I evaluated gevent as well as the other systems mentioned in 2011. Gevent was the clear winner. There was little to choose from in terms of performance, but gevent's significantly simpler programming model was a major selling point. Not all developers are at the level where they are comfortable with generators, closures and callbacks, and gevent requires little of them.

The ability to use gevent with existing code, or business logic that is agnostic about IO, was very valuable too: you probably want to re-use certain business logic libraries in both high-performance network apps and offline batch processes.

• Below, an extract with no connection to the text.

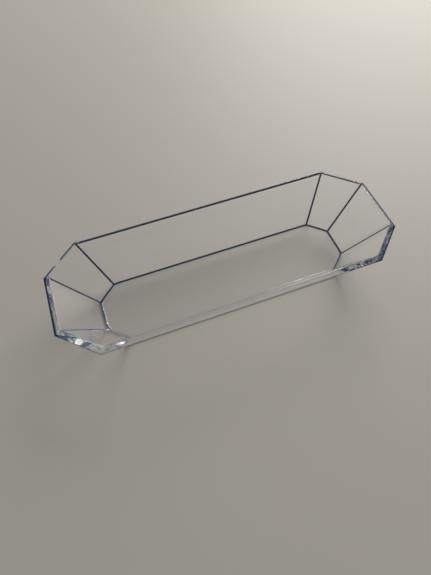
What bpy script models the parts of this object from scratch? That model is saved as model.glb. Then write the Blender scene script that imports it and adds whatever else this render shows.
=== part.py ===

Over the following 18 months we wrote a variety of network applications. One byproduct was a web service framework called nucleon, which aimed to connect RESTful JSON, PostgreSQL and AMQP, all with 'green' driver code for high scalability.

The AMQP library was originally a fork of Puka (not Pika), an AMQP library that didn't try to force its own brand of async on you (like Pika). I eventually completely rewrote this and split it into a separate project called nucleon.amqp. nucleon.amqp allows interaction with an AMQP server with a fully synchronous programming model - remote queues on the AMQP broker can be exposed locally with the Queue API.

As a team we adapted to gevent and found ourselves developing a language of diagrams to explain how the flow of control moves between greenlets, how they block and how they signal each other.